Strohschneider believes the reason why many paternosters still exist in Germany, relative to elsewhere in Europe, is because they suit the “German penchant for reliability, efficiency and resistance to change. They are like Angela Merkel. They’ve been around a long time, they work well and because of that they give us a sense of security.”

Germany’s labour minister, caved in under pressure from campaigns such as those by Strohschneider and his staff, and the civil servants at Stuttgart town hall. Nahles claimed she had failed to read the small print in the new law restricting the use of paternosters, saying had she done so she would not have signed off on it.

The bustle
Fans say reports of their danger have been exaggerated – except for people carrying ladders.

On 1 June, when it was scheduled to come into effect, she reacted to the outcry by announcing it would be amended and posting on her Facebook page: “The paternoster is the VW Beetle among lifts.
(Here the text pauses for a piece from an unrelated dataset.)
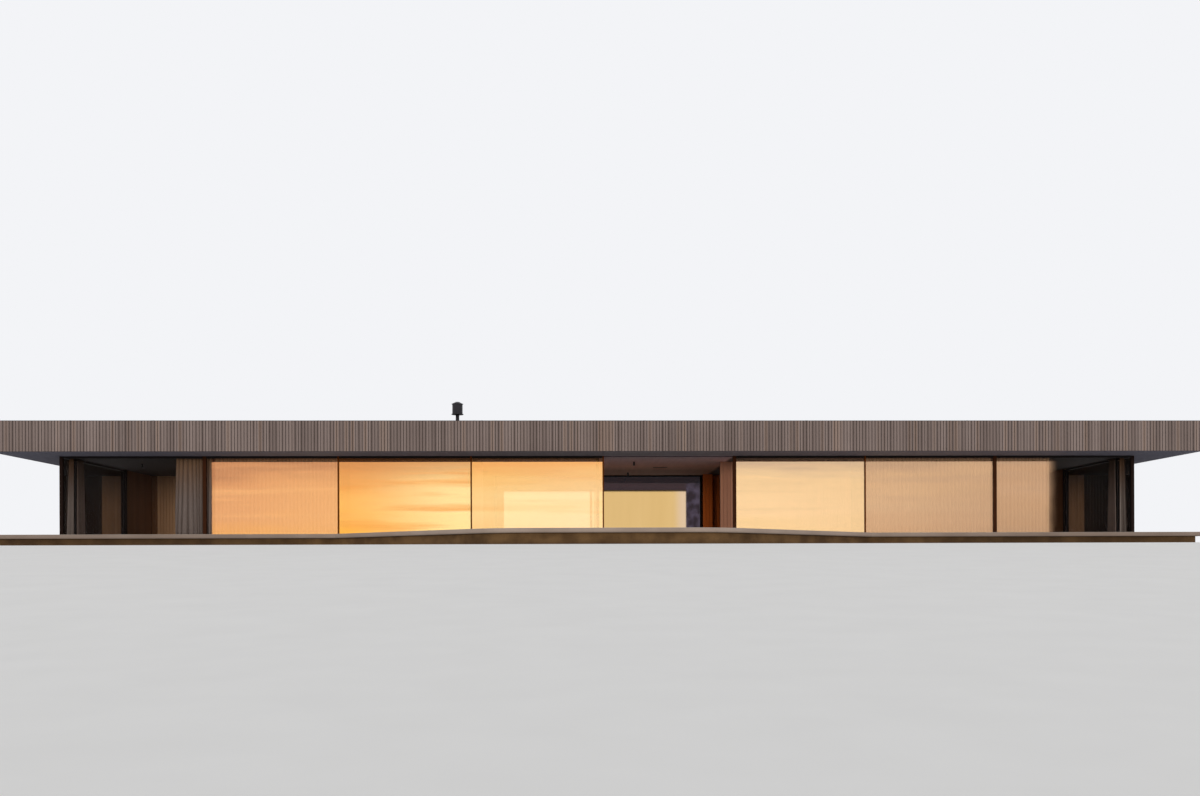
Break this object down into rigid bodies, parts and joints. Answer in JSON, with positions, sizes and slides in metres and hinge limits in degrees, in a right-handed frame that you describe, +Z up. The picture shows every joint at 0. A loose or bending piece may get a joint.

Not many people ride them any more, but many people love them.”

Cornelius Mager of Munich’s Paternoster Association, which was established in 1994 to fight off the last time the government attempted to ban the lifts, said arguments that the contraptions were dangerous, with some even comparing them to guillotines, were largely unfounded.

“There have been repeated claims that people have died riding paternosters, but no one has ever been able to produce a single case,” he said. “Sometimes you get an idiot who tries to take a ladder into one and that obviously can’t end well. But I think crossing the road is probably more dangerous and taking the stairs can also be a fraught business.”